Instructions for the task –
Give every line below again, exactly.

-- begin Supplied data --

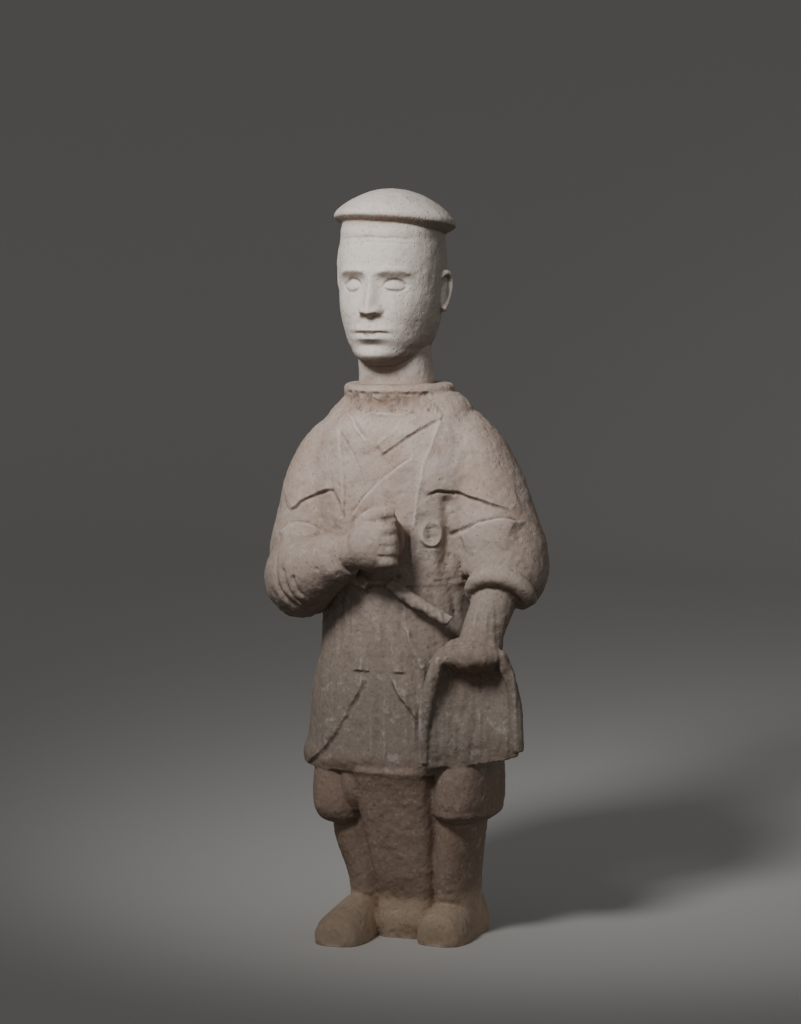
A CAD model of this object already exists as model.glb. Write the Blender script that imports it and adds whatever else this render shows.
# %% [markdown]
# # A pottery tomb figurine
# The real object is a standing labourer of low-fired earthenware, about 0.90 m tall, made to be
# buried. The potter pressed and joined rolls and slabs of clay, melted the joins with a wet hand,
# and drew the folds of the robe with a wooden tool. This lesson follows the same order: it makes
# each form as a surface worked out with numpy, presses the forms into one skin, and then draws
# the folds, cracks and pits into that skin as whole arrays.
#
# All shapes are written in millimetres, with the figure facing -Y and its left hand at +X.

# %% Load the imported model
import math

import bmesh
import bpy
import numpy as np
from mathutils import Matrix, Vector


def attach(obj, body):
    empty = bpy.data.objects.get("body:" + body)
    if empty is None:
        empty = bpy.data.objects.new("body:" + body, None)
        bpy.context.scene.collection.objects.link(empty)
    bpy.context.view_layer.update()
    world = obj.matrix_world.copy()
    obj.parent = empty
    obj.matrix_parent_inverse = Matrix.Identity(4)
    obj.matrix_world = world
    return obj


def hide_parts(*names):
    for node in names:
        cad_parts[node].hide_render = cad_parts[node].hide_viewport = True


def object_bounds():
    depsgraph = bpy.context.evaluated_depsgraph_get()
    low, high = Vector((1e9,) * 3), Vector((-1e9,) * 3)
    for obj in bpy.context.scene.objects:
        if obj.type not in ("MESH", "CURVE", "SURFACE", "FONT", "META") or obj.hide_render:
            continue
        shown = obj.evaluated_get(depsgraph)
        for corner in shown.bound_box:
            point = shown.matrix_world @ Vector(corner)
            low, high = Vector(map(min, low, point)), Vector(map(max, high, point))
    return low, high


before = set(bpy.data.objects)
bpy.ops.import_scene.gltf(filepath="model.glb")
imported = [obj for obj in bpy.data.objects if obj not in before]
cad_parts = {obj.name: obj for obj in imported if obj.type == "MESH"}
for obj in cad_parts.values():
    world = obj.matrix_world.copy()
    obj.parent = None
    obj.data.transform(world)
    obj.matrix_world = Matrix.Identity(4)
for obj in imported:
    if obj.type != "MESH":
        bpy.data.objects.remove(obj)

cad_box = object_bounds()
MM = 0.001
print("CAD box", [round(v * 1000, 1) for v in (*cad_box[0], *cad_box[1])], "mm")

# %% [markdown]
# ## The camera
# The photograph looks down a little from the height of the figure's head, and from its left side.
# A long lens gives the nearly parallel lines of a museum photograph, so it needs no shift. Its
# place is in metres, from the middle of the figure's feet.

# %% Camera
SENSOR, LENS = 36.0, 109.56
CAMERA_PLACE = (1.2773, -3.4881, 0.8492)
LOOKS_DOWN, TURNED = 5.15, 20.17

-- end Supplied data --

Reply to the exercise –
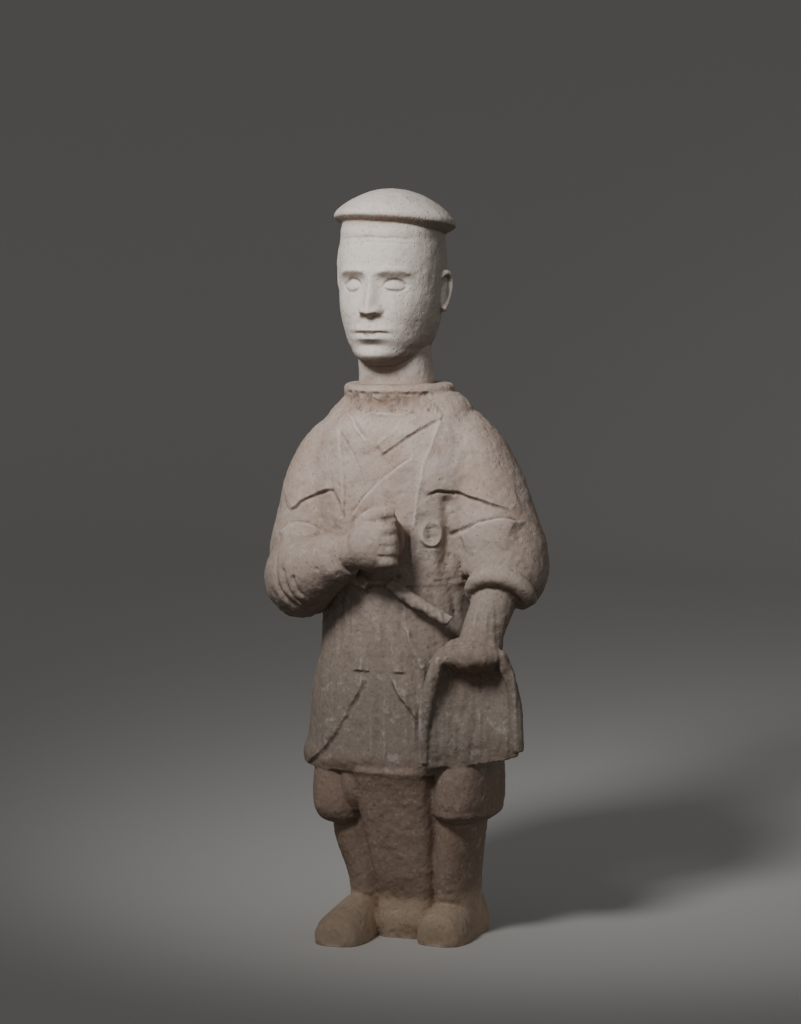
A CAD model of this object already exists as model.glb. Write the Blender script that imports it and adds whatever else this render shows.
# %% [markdown]
# # A pottery tomb figurine
# The real object is a standing labourer of low-fired earthenware, about 0.90 m tall, made to be
# buried. The potter pressed and joined rolls and slabs of clay, melted the joins with a wet hand,
# and drew the folds of the robe with a wooden tool. This lesson follows the same order: it makes
# each form as a surface worked out with numpy, presses the forms into one skin, and then draws
# the folds, cracks and pits into that skin as whole arrays.
#
# All shapes are written in millimetres, with the figure facing -Y and its left hand at +X.

# %% Load the imported model
import math

import bmesh
import bpy
import numpy as np
from mathutils import Matrix, Vector


def attach(obj, body):
    empty = bpy.data.objects.get("body:" + body)
    if empty is None:
        empty = bpy.data.objects.new("body:" + body, None)
        bpy.context.scene.collection.objects.link(empty)
    bpy.context.view_layer.update()
    world = obj.matrix_world.copy()
    obj.parent = empty
    obj.matrix_parent_inverse = Matrix.Identity(4)
    obj.matrix_world = world
    return obj


def hide_parts(*names):
    for node in names:
        cad_parts[node].hide_render = cad_parts[node].hide_viewport = True


def object_bounds():
    depsgraph = bpy.context.evaluated_depsgraph_get()
    low, high = Vector((1e9,) * 3), Vector((-1e9,) * 3)
    for obj in bpy.context.scene.objects:
        if obj.type not in ("MESH", "CURVE", "SURFACE", "FONT", "META") or obj.hide_render:
            continue
        shown = obj.evaluated_get(depsgraph)
        for corner in shown.bound_box:
            point = shown.matrix_world @ Vector(corner)
            low, high = Vector(map(min, low, point)), Vector(map(max, high, point))
    return low, high


before = set(bpy.data.objects)
bpy.ops.import_scene.gltf(filepath="model.glb")
imported = [obj for obj in bpy.data.objects if obj not in before]
cad_parts = {obj.name: obj for obj in imported if obj.type == "MESH"}
for obj in cad_parts.values():
    world = obj.matrix_world.copy()
    obj.parent = None
    obj.data.transform(world)
    obj.matrix_world = Matrix.Identity(4)
for obj in imported:
    if obj.type != "MESH":
        bpy.data.objects.remove(obj)

cad_box = object_bounds()
MM = 0.001
print("CAD box", [round(v * 1000, 1) for v in (*cad_box[0], *cad_box[1])], "mm")

# %% [markdown]
# ## The camera
# The photograph looks down a little from the height of the figure's head, and from its left side.
# A long lens gives the nearly parallel lines of a museum photograph, so it needs no shift. Its
# place is in metres, from the middle of the figure's feet.

# %% Camera
SENSOR, LENS = 36.0, 109.56
CAMERA_PLACE = (1.2773, -3.4881, 0.8492)
LOOKS_DOWN, TURNED = 5.15, 20.17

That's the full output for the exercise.